Overall, there's nothing really outstandingly offensive or terrible about HealtH other than a large batch of dated jokes, and even though I have mixed feelings about Altman doing straight-forward comedy. With the exception of maybe Brewster McCloud for all its absurdities, all of his best films had their humor structured to more dramatic arcs, tailored in such a way in which the humor evolved more organically than just a barrage of farcical gags and quips that feel like they are shoehorned into the scenes to meet some kind of self-imposed zany joke quota. I still feel that, although very meandering in large patches, he does show some restraint here. As previously mentioned, Altman would do much worse in the years to come. I originally wanted to write about his 1987 film Beyond Therapy, but after a viewing experience that lasted no more than twenty minutes I realized that it wasn't worth it, to write about or even watch. It's a comedy, but I could feel nothing but severe depression followed by an equally severe amount of unease for that brief period of time - the thing felt like I walked into the room full of PCP freaks who just screamed punchlines at me without any kind of a set-up all while swinging a rusted lawnmower blade in my direction, threatening to do something terrible if I didn't laugh, which I just couldn't do. It was like Mind of Mencia all over again, but with more Jeff Goldblum.

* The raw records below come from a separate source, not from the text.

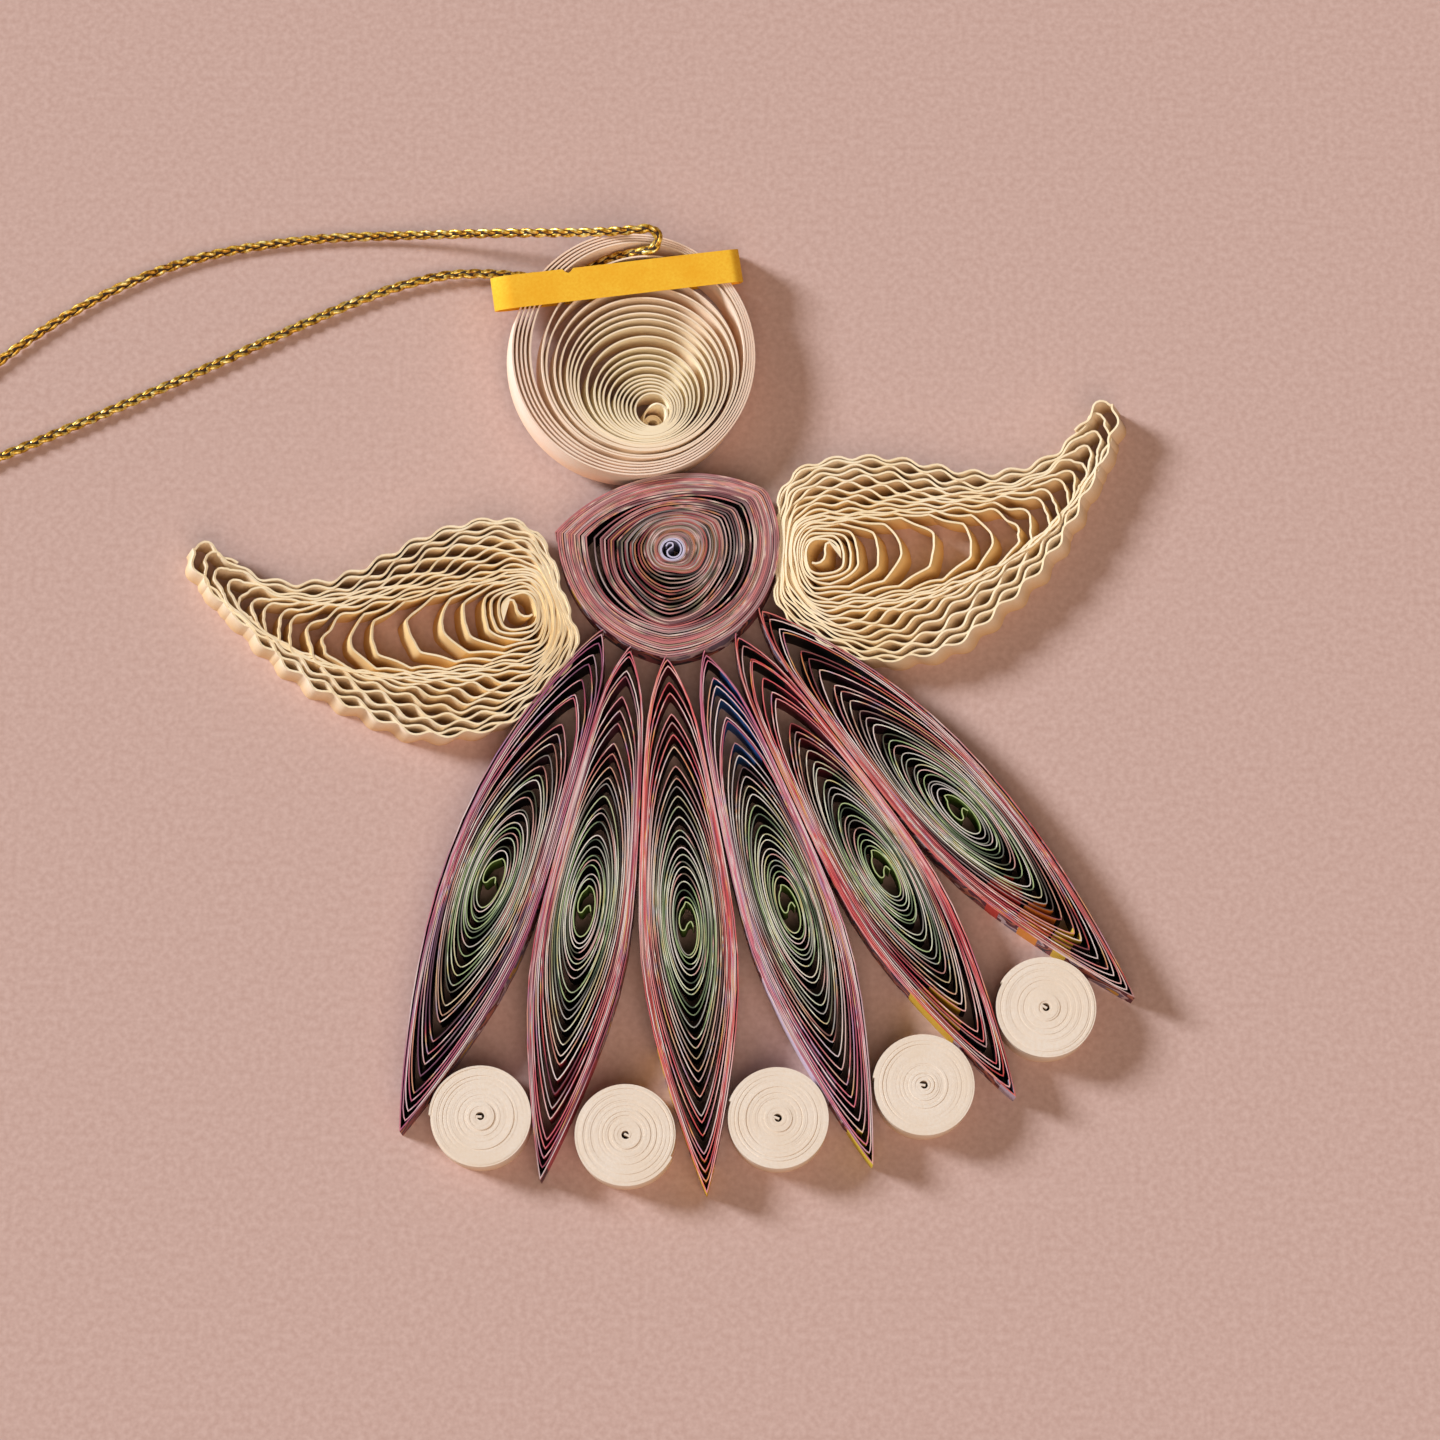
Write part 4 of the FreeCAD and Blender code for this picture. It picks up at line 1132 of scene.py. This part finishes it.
def knot_tail(start, middle_y, side):
    """The line of one cut end, which settles on the floor."""
    dx, dy = along(180 + side * TAIL_ANGLE)
    across = middle_y - side * TAIL_APART
    root = (start - TAIL_ROOT, across)
    end = (start - TAIL_END + TAIL_LENGTH * dx, across + TAIL_LENGTH * dy)
    points = []
    for i in range(TAIL_STEPS + 1):
        x = mix(root[0], end[0], i / TAIL_STEPS)
        y = mix(root[1], end[1], smooth(i / TAIL_STEPS))
        points.append(Vector(to_metres((x, y, mix(*TAIL_HEIGHTS, smooth(i / TAIL_DROP_STEPS))))))
    return points


def make_knot():
    low, high = frame_box("cord_knot")
    radius = (high.z - low.z) / 2 - CORD_DIAMETER / 2
    start, middle_y = high.x, (low.y + high.y) / 2
    points = []
    for i in range(KNOT_STEPS + 1):
        share = i / KNOT_STEPS
        dx, dy = along(360 * KNOT_TURNS * share)
        points.append(Vector(to_metres((start - KNOT_INSET - KNOT_DEPTH * share,
                                        middle_y + radius * dx, high.z / 2 + radius * dy))))
    wraps = plait("knot_wraps", points, gold, core)
    tails = [plait("knot_tail", knot_tail(start, middle_y, side), gold, core) for side in (-1, 1)]
    choose(wraps)
    for tail in tails:
        tail.select_set(True)
    bpy.ops.object.join()
    wraps.name = "cord_knot_plait"
    return finished(wraps, "gold_braid", "cord_knot")


knot = make_knot()

# Floor, of matt painted board: it gives the eye a plain pale field with a barely seen grain
bpy.ops.mesh.primitive_plane_add(size=FLOOR_SIZE * MM)
floor = bpy.context.object
floor.name = "floor"
floor.data.materials.append(
    fibrous("pale_matt_board", 0.5, ((0.3, "#C4A59B"), (0.7, "#D1B5AC")), roughness=0.9))


def sun(name, elevation, bearing, strength, angle, tint):
    bpy.ops.object.light_add(type="SUN")
    light = bpy.context.object
    light.name = name
    light.data.energy = strength
    light.data.color = colour(tint)[:3]
    light.data.angle = math.radians(angle)
    across, up = along(bearing)
    level, rise = along(elevation)
    towards = Vector((across * level, up * level, rise))
    light.rotation_euler = towards.to_track_quat("Z", "Y").to_euler()


# Light
sun("key_light", KEY_ELEVATION, KEY_BEARING, KEY_STRENGTH, KEY_ANGLE, KEY_TINT)
sun("fill_light", FILL_ELEVATION, FILL_BEARING, FILL_STRENGTH, FILL_ANGLE, WARM_TINT)

world = bpy.data.worlds.new("soft_studio")
bpy.context.scene.world = world
world.use_nodes = True
world.node_tree.nodes["Background"].inputs["Color"].default_value = colour(WARM_TINT)
world.node_tree.nodes["Background"].inputs["Strength"].default_value = WORLD_STRENGTH
bpy.context.scene.view_settings.view_transform = "Standard"
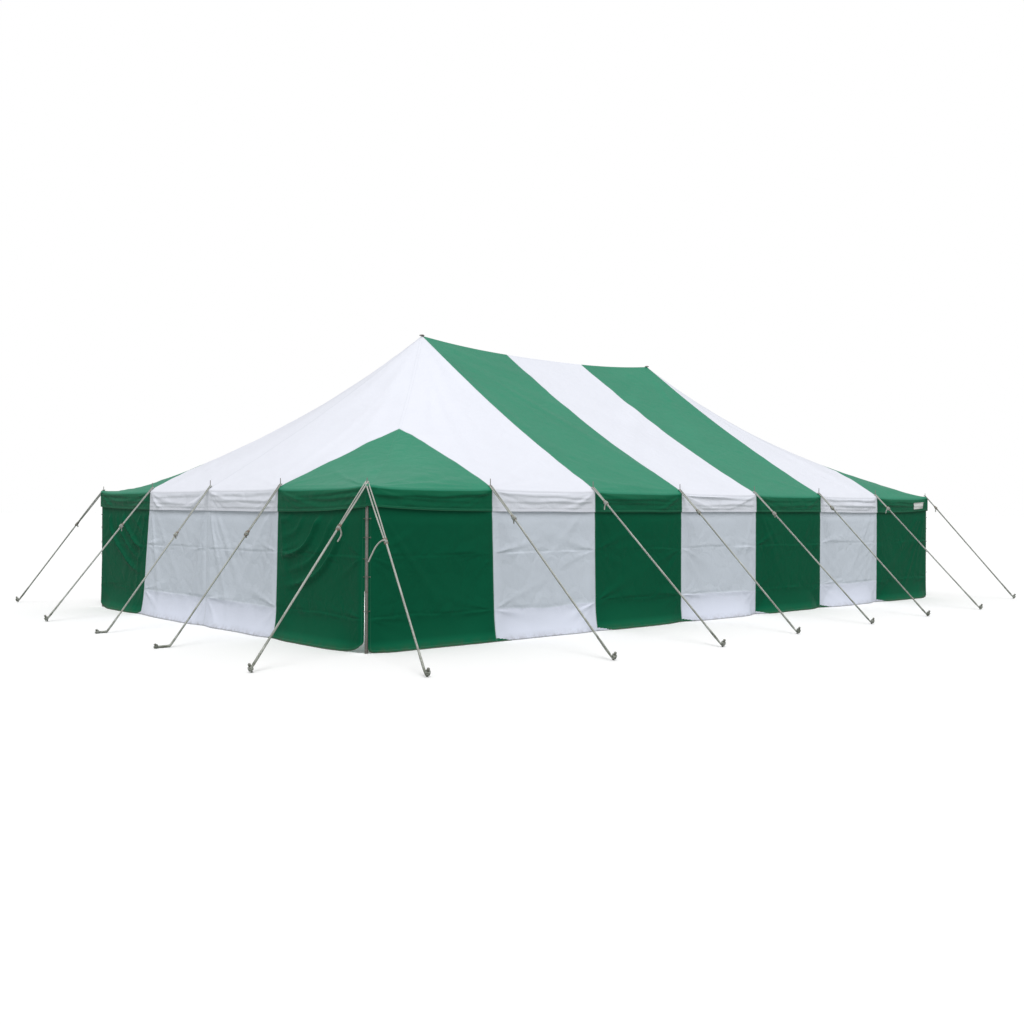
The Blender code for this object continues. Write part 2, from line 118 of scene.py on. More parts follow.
# Grids of the sheets: columns for each bay, and rows
ROOF_COLUMNS = {"long": 32, "end": 34}
ROOF_ROWS = 64
VALANCE_GRID = (60, 26)
# Edges sharper than this, in degrees, stay crisp
SHARP_ANGLE, CLOTH_SHARP_ANGLE, SMALL_SHARP_ANGLE = 50, 55, 40
LABEL_GRID = (25, 11)
CURTAIN_GRID = {"front": (66, 80), "back": (46, 70), "left": (84, 80), "right": (60, 70)}

# Folds that fan out from a point: angles in radians, and sizes in metres
Fan = namedtuple("Fan", "spread count width height reach")
CORNER_FAN = Fan(0.9, 10, 0.08, 0.013, 1.1)
PIN_FAN = Fan(0.3, 4, 0.08, 0.009, 0.9)
PEAK_FANS = ((800, Fan(1.4, 16, 0.11, 0.020, 1.0)), (820, Fan(1.2, 9, 0.055, 0.022, 2.2)))
VALANCE_FAN = {"long": Fan(0.22, 4, 0.11, 0.010, 0.6), "end": Fan(0.36, 4, 0.11, 0.020, 0.6)}
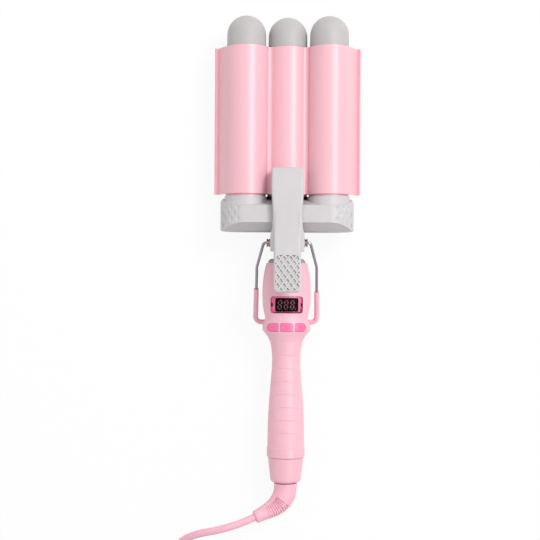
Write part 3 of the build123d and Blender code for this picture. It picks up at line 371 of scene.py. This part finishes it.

It's not a film I'm going to really look back and remember Altman for, one way or another. I've probably watched HealtH three times in order to write this response and I've already forgotten most of it, which I guess is a far more positive reaction than what I had to Prarie Home Companion - almost six years later and I still can't reconcile the fact that Altman's swan song would be an adaptation of the Garison "audio ambien" Keillor program (and don't forget the fart jokes... oh, how could we ever forget the fart jokes?) begging the question: Why not just adapt a Paul Harvey mumblelogue if you hate your audience so much? HealtH is a misfire, but a generally harmless one.

 

* Ironically enough, Ronald Reagan did see a screening of HealtH at Camp David in 1982.  He later called it the "world's worst movie" in his diaries.  Although Reagan may have been rapidly approaching senility at the time, it's still got to be a difficult criticism to take from a man who clearly knows bad movies - I mean, his biggest acting role besides playing the president was second banana to a goddamn chimp.